### To be done
Every line must be returned precisely as it is written.

##### Input records #####

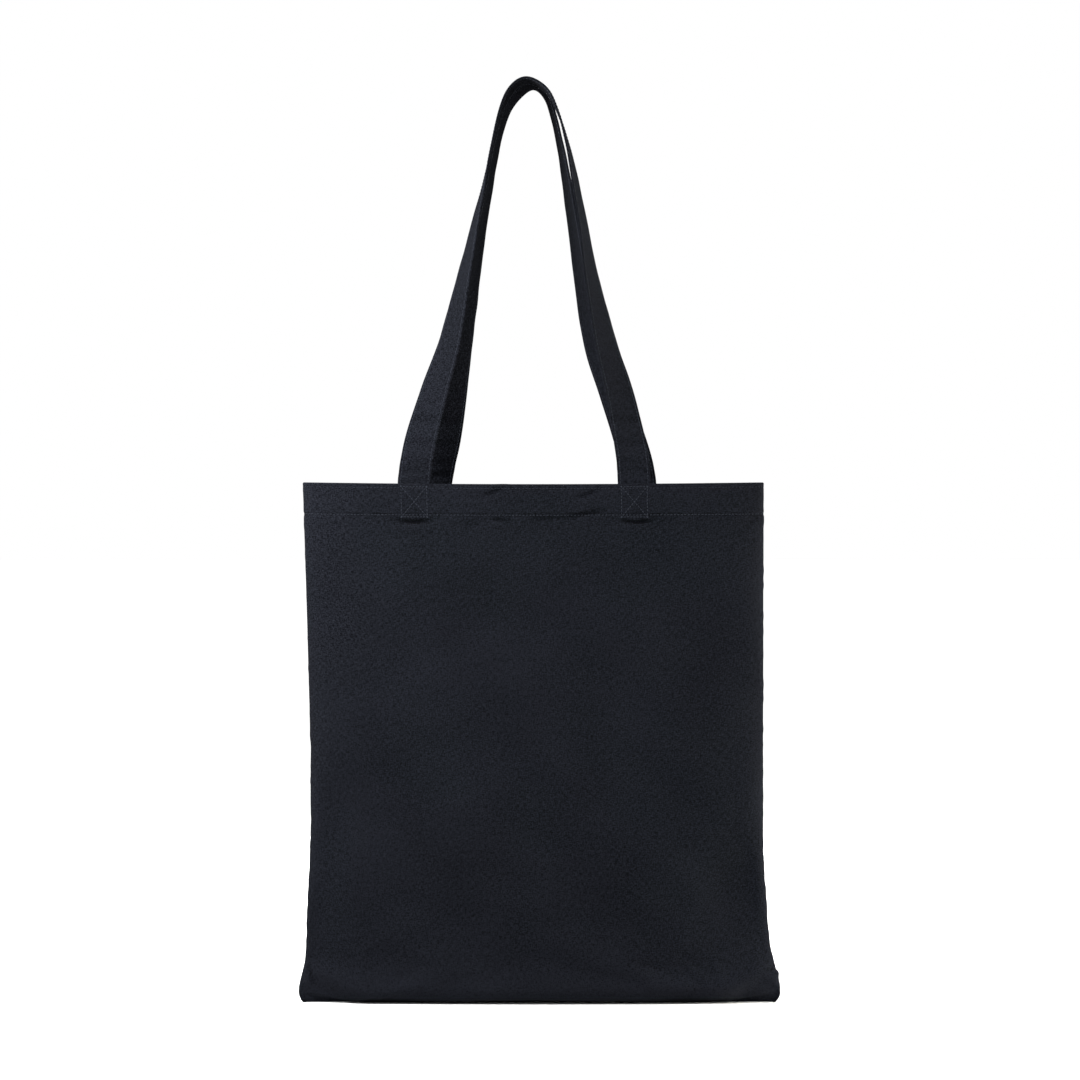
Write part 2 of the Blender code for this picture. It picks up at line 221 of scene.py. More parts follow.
class Finish:
    """A material with a Principled shader, built one named node at a time."""

    def __init__(self, name):
        self.material = bpy.data.materials.new(name)
        self.material.use_nodes = True
        self.tree = self.material.node_tree
        self.shader = self.tree.nodes["Principled BSDF"]

    def node(self, kind, settings, *values, out=0, **named):
        """Any node: its settings first, then what its sockets get, in order or by name."""
        made = self.tree.nodes.new("ShaderNode" + kind)
        for setting, value in settings.items():
            setattr(made, setting, value)
        sockets = [made.inputs[i] for i in range(len(values))]
        sockets += [made.inputs[name.replace("_", " ")] for name in named]
        for socket, value in zip(sockets, [*values, *named.values()]):
            self.feed(socket, value)
        return Shade(self, made.outputs[out])

    def feed(self, socket, value):
        if isinstance(value, Shade):
            self.tree.links.new(value.socket, socket)
        else:
            socket.default_value = value

    def mixed(self, share, first, second):
        """One colour that turns into another as share goes from 0 to 1."""
        made = self.tree.nodes.new("ShaderNodeMix")
        made.data_type = "RGBA"
        colors = [s for s in made.inputs if s.type == "RGBA"]
        self.feed(made.inputs["Factor"], share)
        for socket, value in zip(colors, (first, second)):
            self.feed(socket, value)
        return Shade(self, [s for s in made.outputs if s.type == "RGBA"][0])

    def set(self, **named):
        for name, value in named.items():
            self.feed(self.shader.inputs[name.replace("_", " ")], value)


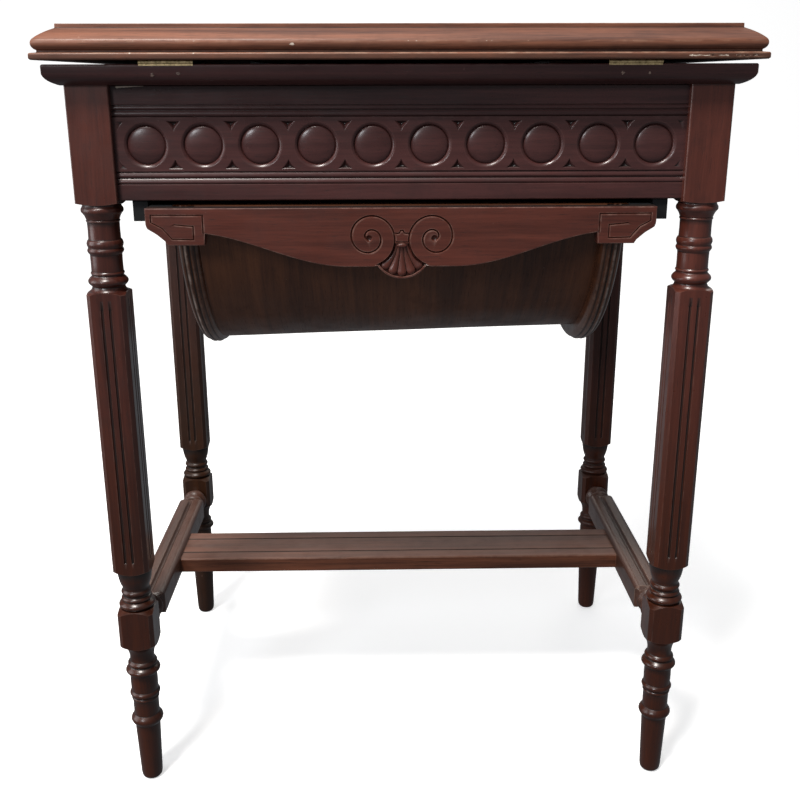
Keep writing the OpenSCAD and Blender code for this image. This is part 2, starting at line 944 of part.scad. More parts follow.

#####

### Expected answer
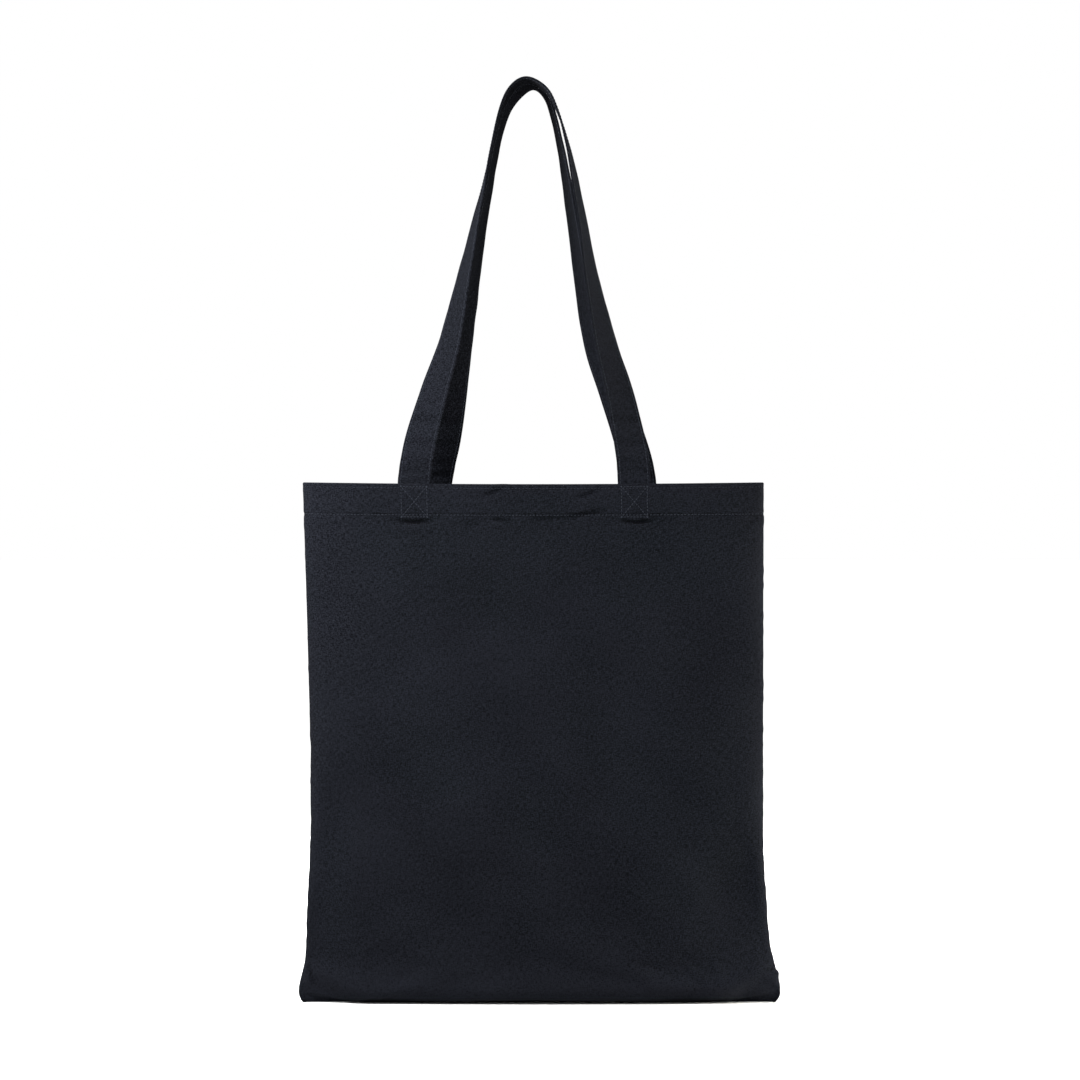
Write part 2 of the Blender code for this picture. It picks up at line 221 of scene.py. More parts follow.
class Finish:
    """A material with a Principled shader, built one named node at a time."""

    def __init__(self, name):
        self.material = bpy.data.materials.new(name)
        self.material.use_nodes = True
        self.tree = self.material.node_tree
        self.shader = self.tree.nodes["Principled BSDF"]

    def node(self, kind, settings, *values, out=0, **named):
        """Any node: its settings first, then what its sockets get, in order or by name."""
        made = self.tree.nodes.new("ShaderNode" + kind)
        for setting, value in settings.items():
            setattr(made, setting, value)
        sockets = [made.inputs[i] for i in range(len(values))]
        sockets += [made.inputs[name.replace("_", " ")] for name in named]
        for socket, value in zip(sockets, [*values, *named.values()]):
            self.feed(socket, value)
        return Shade(self, made.outputs[out])

    def feed(self, socket, value):
        if isinstance(value, Shade):
            self.tree.links.new(value.socket, socket)
        else:
            socket.default_value = value

    def mixed(self, share, first, second):
        """One colour that turns into another as share goes from 0 to 1."""
        made = self.tree.nodes.new("ShaderNodeMix")
        made.data_type = "RGBA"
        colors = [s for s in made.inputs if s.type == "RGBA"]
        self.feed(made.inputs["Factor"], share)
        for socket, value in zip(colors, (first, second)):
            self.feed(socket, value)
        return Shade(self, [s for s in made.outputs if s.type == "RGBA"][0])

    def set(self, **named):
        for name, value in named.items():
            self.feed(self.shader.inputs[name.replace("_", " ")], value)


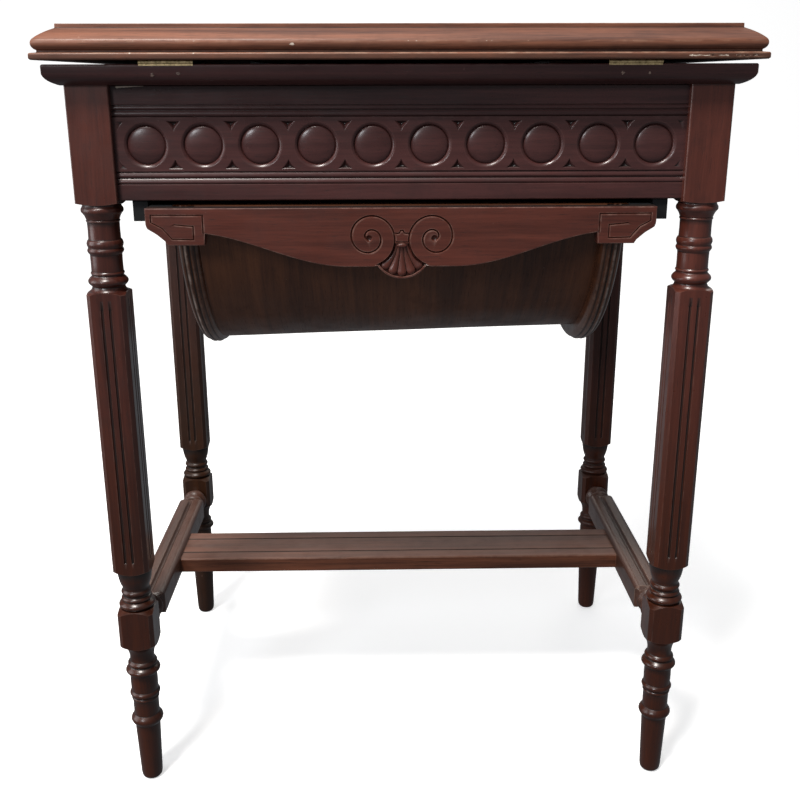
Keep writing the OpenSCAD and Blender code for this image. This is part 2, starting at line 944 of part.scad. More parts follow.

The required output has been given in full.